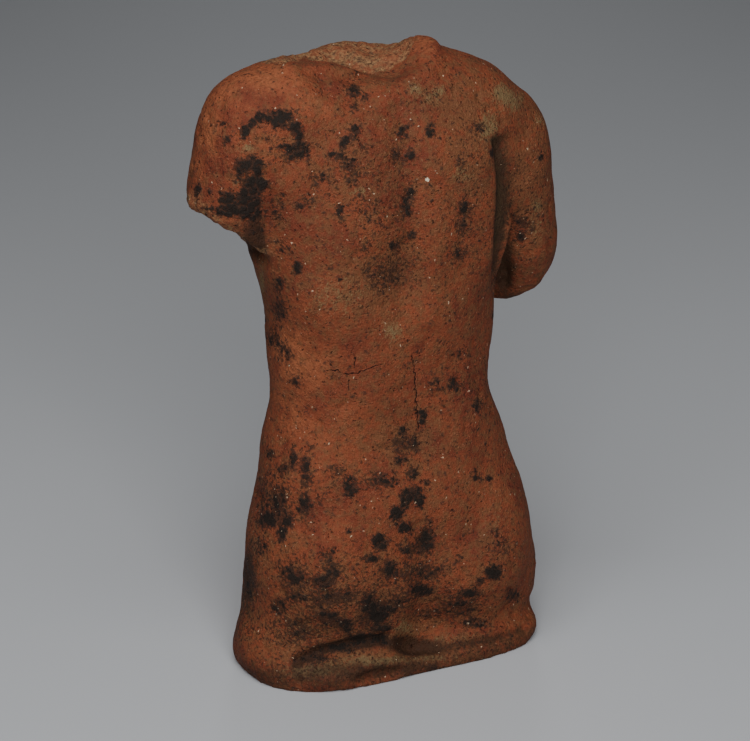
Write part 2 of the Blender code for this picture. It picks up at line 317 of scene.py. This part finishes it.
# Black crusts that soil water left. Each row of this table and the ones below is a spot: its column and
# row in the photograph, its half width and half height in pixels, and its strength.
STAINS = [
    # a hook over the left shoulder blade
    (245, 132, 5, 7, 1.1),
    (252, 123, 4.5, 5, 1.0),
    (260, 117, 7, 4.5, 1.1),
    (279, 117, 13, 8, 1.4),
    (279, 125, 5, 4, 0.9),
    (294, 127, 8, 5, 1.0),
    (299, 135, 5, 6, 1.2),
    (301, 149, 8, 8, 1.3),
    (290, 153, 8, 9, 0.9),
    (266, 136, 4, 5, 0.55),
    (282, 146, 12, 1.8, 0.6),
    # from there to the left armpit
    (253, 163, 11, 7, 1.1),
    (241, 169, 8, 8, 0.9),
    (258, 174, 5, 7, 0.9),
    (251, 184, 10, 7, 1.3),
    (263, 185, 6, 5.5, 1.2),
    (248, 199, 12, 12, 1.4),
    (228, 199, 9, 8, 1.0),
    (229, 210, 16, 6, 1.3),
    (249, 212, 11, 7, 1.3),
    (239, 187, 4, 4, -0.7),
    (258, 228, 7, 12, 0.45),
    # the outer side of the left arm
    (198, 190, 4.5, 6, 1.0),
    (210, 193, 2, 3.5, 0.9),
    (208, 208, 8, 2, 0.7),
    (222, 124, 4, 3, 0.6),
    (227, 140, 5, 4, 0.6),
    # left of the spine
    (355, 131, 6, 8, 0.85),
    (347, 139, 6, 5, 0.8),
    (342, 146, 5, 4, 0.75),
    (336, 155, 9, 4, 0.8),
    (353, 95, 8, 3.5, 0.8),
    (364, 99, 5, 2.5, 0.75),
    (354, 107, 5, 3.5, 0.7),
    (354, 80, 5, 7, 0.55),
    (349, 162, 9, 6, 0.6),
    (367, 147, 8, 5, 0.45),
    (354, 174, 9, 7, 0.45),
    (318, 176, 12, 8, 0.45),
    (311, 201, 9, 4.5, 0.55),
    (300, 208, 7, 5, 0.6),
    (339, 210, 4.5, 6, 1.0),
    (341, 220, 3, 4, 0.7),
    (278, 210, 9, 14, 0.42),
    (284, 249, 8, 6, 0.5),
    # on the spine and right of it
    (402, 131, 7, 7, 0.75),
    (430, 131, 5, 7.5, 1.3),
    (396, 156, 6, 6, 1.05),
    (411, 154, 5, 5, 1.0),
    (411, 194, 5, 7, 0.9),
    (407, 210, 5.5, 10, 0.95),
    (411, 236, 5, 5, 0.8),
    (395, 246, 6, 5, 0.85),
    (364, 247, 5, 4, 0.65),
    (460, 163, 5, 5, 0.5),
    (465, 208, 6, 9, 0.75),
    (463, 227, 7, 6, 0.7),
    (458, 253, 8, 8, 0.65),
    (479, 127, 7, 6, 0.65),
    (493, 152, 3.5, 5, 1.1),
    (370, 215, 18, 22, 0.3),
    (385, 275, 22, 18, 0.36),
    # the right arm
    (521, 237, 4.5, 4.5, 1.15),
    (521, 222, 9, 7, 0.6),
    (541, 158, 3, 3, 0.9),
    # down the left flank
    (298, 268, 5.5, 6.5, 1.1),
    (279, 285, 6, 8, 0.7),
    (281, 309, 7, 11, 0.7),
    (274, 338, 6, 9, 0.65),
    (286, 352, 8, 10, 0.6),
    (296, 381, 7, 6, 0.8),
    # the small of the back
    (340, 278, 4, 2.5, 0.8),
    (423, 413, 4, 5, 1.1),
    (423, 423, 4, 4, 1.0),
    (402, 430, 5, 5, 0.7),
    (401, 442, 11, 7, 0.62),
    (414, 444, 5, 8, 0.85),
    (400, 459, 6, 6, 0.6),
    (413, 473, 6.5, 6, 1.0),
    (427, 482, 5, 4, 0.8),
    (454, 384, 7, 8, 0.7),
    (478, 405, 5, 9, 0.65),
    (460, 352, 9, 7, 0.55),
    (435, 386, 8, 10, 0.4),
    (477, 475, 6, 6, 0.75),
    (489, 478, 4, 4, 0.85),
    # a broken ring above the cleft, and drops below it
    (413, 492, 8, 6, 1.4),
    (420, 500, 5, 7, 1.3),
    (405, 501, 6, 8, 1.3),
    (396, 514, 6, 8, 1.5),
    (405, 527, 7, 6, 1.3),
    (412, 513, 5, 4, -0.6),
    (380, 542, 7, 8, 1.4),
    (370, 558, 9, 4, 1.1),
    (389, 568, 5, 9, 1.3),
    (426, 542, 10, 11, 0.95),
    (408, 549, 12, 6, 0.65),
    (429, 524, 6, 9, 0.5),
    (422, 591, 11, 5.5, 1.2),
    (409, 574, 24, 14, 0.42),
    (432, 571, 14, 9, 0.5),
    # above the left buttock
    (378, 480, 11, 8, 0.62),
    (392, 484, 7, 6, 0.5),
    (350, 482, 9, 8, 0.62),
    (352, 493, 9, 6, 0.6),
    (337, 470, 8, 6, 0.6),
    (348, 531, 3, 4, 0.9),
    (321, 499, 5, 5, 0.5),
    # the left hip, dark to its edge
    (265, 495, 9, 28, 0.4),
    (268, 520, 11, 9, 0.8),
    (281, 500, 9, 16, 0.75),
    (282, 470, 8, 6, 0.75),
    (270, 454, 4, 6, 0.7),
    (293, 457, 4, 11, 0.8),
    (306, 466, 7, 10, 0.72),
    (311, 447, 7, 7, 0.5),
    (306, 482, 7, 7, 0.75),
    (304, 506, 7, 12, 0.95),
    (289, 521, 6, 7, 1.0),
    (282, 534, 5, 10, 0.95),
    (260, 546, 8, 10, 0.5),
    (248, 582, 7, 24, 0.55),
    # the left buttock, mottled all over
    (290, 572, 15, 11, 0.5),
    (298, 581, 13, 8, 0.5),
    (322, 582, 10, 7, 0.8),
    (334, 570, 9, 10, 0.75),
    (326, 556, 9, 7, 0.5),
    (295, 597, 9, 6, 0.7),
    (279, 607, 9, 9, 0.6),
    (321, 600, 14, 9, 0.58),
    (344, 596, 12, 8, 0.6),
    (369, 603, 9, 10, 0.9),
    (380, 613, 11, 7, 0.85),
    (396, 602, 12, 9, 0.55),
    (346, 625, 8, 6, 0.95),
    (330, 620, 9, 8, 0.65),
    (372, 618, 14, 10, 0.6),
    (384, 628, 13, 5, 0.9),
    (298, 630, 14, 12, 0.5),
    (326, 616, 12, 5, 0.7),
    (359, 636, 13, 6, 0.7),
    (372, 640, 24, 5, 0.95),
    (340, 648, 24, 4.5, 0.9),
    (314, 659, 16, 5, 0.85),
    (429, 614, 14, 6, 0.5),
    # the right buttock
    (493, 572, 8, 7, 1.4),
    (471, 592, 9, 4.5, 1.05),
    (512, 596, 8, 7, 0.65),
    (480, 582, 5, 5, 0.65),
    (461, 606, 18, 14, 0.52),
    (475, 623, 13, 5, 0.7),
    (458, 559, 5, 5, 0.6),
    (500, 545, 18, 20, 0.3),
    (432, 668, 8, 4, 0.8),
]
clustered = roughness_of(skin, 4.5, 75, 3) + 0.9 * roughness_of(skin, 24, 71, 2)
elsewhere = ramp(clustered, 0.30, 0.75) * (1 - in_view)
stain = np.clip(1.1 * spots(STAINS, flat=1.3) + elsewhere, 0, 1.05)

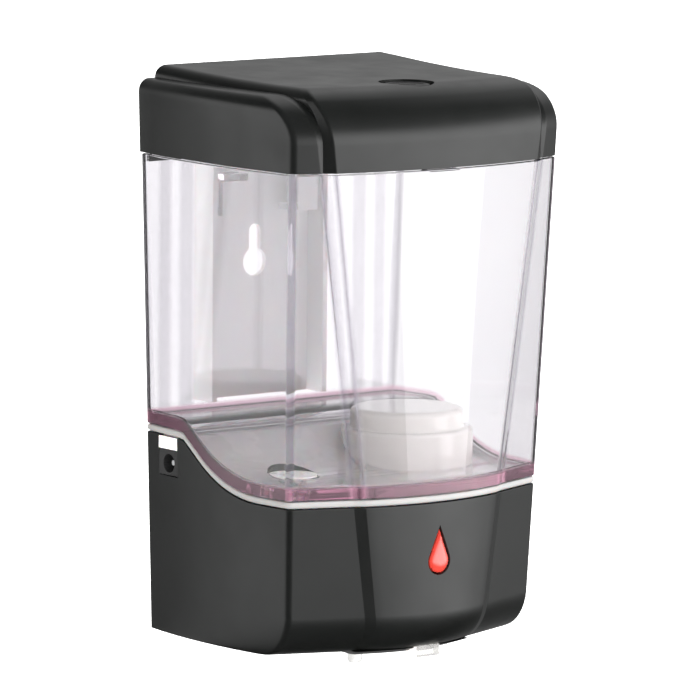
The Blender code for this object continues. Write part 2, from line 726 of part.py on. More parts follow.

· · · · ·

Exactly reproduce every line of the records.

§ **Answer for this exercise**:
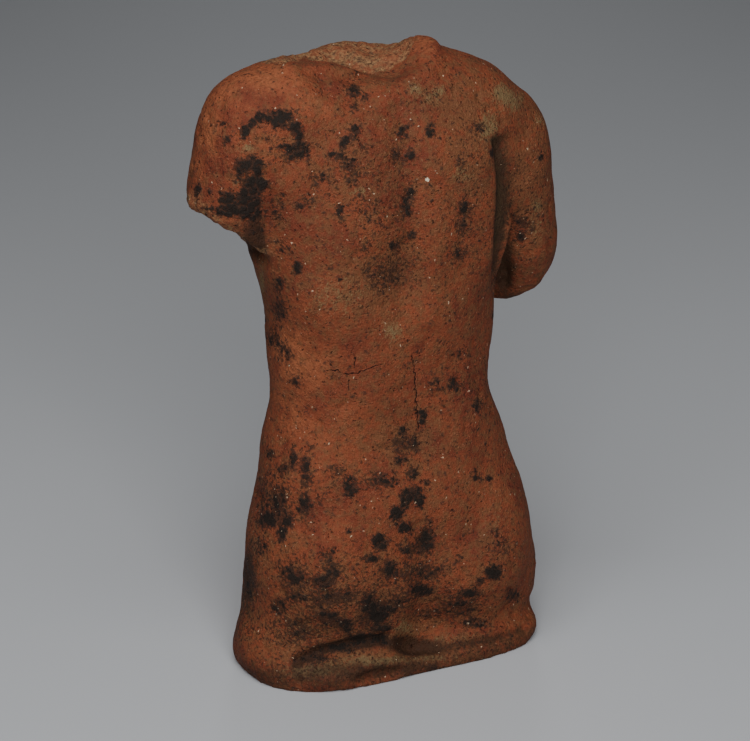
Write part 2 of the Blender code for this picture. It picks up at line 317 of scene.py. This part finishes it.
# Black crusts that soil water left. Each row of this table and the ones below is a spot: its column and
# row in the photograph, its half width and half height in pixels, and its strength.
STAINS = [
    # a hook over the left shoulder blade
    (245, 132, 5, 7, 1.1),
    (252, 123, 4.5, 5, 1.0),
    (260, 117, 7, 4.5, 1.1),
    (279, 117, 13, 8, 1.4),
    (279, 125, 5, 4, 0.9),
    (294, 127, 8, 5, 1.0),
    (299, 135, 5, 6, 1.2),
    (301, 149, 8, 8, 1.3),
    (290, 153, 8, 9, 0.9),
    (266, 136, 4, 5, 0.55),
    (282, 146, 12, 1.8, 0.6),
    # from there to the left armpit
    (253, 163, 11, 7, 1.1),
    (241, 169, 8, 8, 0.9),
    (258, 174, 5, 7, 0.9),
    (251, 184, 10, 7, 1.3),
    (263, 185, 6, 5.5, 1.2),
    (248, 199, 12, 12, 1.4),
    (228, 199, 9, 8, 1.0),
    (229, 210, 16, 6, 1.3),
    (249, 212, 11, 7, 1.3),
    (239, 187, 4, 4, -0.7),
    (258, 228, 7, 12, 0.45),
    # the outer side of the left arm
    (198, 190, 4.5, 6, 1.0),
    (210, 193, 2, 3.5, 0.9),
    (208, 208, 8, 2, 0.7),
    (222, 124, 4, 3, 0.6),
    (227, 140, 5, 4, 0.6),
    # left of the spine
    (355, 131, 6, 8, 0.85),
    (347, 139, 6, 5, 0.8),
    (342, 146, 5, 4, 0.75),
    (336, 155, 9, 4, 0.8),
    (353, 95, 8, 3.5, 0.8),
    (364, 99, 5, 2.5, 0.75),
    (354, 107, 5, 3.5, 0.7),
    (354, 80, 5, 7, 0.55),
    (349, 162, 9, 6, 0.6),
    (367, 147, 8, 5, 0.45),
    (354, 174, 9, 7, 0.45),
    (318, 176, 12, 8, 0.45),
    (311, 201, 9, 4.5, 0.55),
    (300, 208, 7, 5, 0.6),
    (339, 210, 4.5, 6, 1.0),
    (341, 220, 3, 4, 0.7),
    (278, 210, 9, 14, 0.42),
    (284, 249, 8, 6, 0.5),
    # on the spine and right of it
    (402, 131, 7, 7, 0.75),
    (430, 131, 5, 7.5, 1.3),
    (396, 156, 6, 6, 1.05),
    (411, 154, 5, 5, 1.0),
    (411, 194, 5, 7, 0.9),
    (407, 210, 5.5, 10, 0.95),
    (411, 236, 5, 5, 0.8),
    (395, 246, 6, 5, 0.85),
    (364, 247, 5, 4, 0.65),
    (460, 163, 5, 5, 0.5),
    (465, 208, 6, 9, 0.75),
    (463, 227, 7, 6, 0.7),
    (458, 253, 8, 8, 0.65),
    (479, 127, 7, 6, 0.65),
    (493, 152, 3.5, 5, 1.1),
    (370, 215, 18, 22, 0.3),
    (385, 275, 22, 18, 0.36),
    # the right arm
    (521, 237, 4.5, 4.5, 1.15),
    (521, 222, 9, 7, 0.6),
    (541, 158, 3, 3, 0.9),
    # down the left flank
    (298, 268, 5.5, 6.5, 1.1),
    (279, 285, 6, 8, 0.7),
    (281, 309, 7, 11, 0.7),
    (274, 338, 6, 9, 0.65),
    (286, 352, 8, 10, 0.6),
    (296, 381, 7, 6, 0.8),
    # the small of the back
    (340, 278, 4, 2.5, 0.8),
    (423, 413, 4, 5, 1.1),
    (423, 423, 4, 4, 1.0),
    (402, 430, 5, 5, 0.7),
    (401, 442, 11, 7, 0.62),
    (414, 444, 5, 8, 0.85),
    (400, 459, 6, 6, 0.6),
    (413, 473, 6.5, 6, 1.0),
    (427, 482, 5, 4, 0.8),
    (454, 384, 7, 8, 0.7),
    (478, 405, 5, 9, 0.65),
    (460, 352, 9, 7, 0.55),
    (435, 386, 8, 10, 0.4),
    (477, 475, 6, 6, 0.75),
    (489, 478, 4, 4, 0.85),
    # a broken ring above the cleft, and drops below it
    (413, 492, 8, 6, 1.4),
    (420, 500, 5, 7, 1.3),
    (405, 501, 6, 8, 1.3),
    (396, 514, 6, 8, 1.5),
    (405, 527, 7, 6, 1.3),
    (412, 513, 5, 4, -0.6),
    (380, 542, 7, 8, 1.4),
    (370, 558, 9, 4, 1.1),
    (389, 568, 5, 9, 1.3),
    (426, 542, 10, 11, 0.95),
    (408, 549, 12, 6, 0.65),
    (429, 524, 6, 9, 0.5),
    (422, 591, 11, 5.5, 1.2),
    (409, 574, 24, 14, 0.42),
    (432, 571, 14, 9, 0.5),
    # above the left buttock
    (378, 480, 11, 8, 0.62),
    (392, 484, 7, 6, 0.5),
    (350, 482, 9, 8, 0.62),
    (352, 493, 9, 6, 0.6),
    (337, 470, 8, 6, 0.6),
    (348, 531, 3, 4, 0.9),
    (321, 499, 5, 5, 0.5),
    # the left hip, dark to its edge
    (265, 495, 9, 28, 0.4),
    (268, 520, 11, 9, 0.8),
    (281, 500, 9, 16, 0.75),
    (282, 470, 8, 6, 0.75),
    (270, 454, 4, 6, 0.7),
    (293, 457, 4, 11, 0.8),
    (306, 466, 7, 10, 0.72),
    (311, 447, 7, 7, 0.5),
    (306, 482, 7, 7, 0.75),
    (304, 506, 7, 12, 0.95),
    (289, 521, 6, 7, 1.0),
    (282, 534, 5, 10, 0.95),
    (260, 546, 8, 10, 0.5),
    (248, 582, 7, 24, 0.55),
    # the left buttock, mottled all over
    (290, 572, 15, 11, 0.5),
    (298, 581, 13, 8, 0.5),
    (322, 582, 10, 7, 0.8),
    (334, 570, 9, 10, 0.75),
    (326, 556, 9, 7, 0.5),
    (295, 597, 9, 6, 0.7),
    (279, 607, 9, 9, 0.6),
    (321, 600, 14, 9, 0.58),
    (344, 596, 12, 8, 0.6),
    (369, 603, 9, 10, 0.9),
    (380, 613, 11, 7, 0.85),
    (396, 602, 12, 9, 0.55),
    (346, 625, 8, 6, 0.95),
    (330, 620, 9, 8, 0.65),
    (372, 618, 14, 10, 0.6),
    (384, 628, 13, 5, 0.9),
    (298, 630, 14, 12, 0.5),
    (326, 616, 12, 5, 0.7),
    (359, 636, 13, 6, 0.7),
    (372, 640, 24, 5, 0.95),
    (340, 648, 24, 4.5, 0.9),
    (314, 659, 16, 5, 0.85),
    (429, 614, 14, 6, 0.5),
    # the right buttock
    (493, 572, 8, 7, 1.4),
    (471, 592, 9, 4.5, 1.05),
    (512, 596, 8, 7, 0.65),
    (480, 582, 5, 5, 0.65),
    (461, 606, 18, 14, 0.52),
    (475, 623, 13, 5, 0.7),
    (458, 559, 5, 5, 0.6),
    (500, 545, 18, 20, 0.3),
    (432, 668, 8, 4, 0.8),
]
clustered = roughness_of(skin, 4.5, 75, 3) + 0.9 * roughness_of(skin, 24, 71, 2)
elsewhere = ramp(clustered, 0.30, 0.75) * (1 - in_view)
stain = np.clip(1.1 * spots(STAINS, flat=1.3) + elsewhere, 0, 1.05)

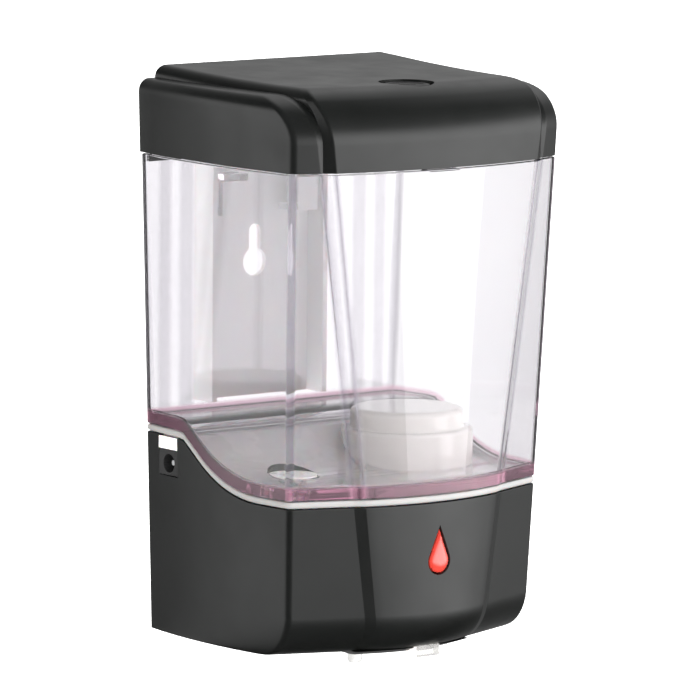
The Blender code for this object continues. Write part 2, from line 726 of part.py on. More parts follow.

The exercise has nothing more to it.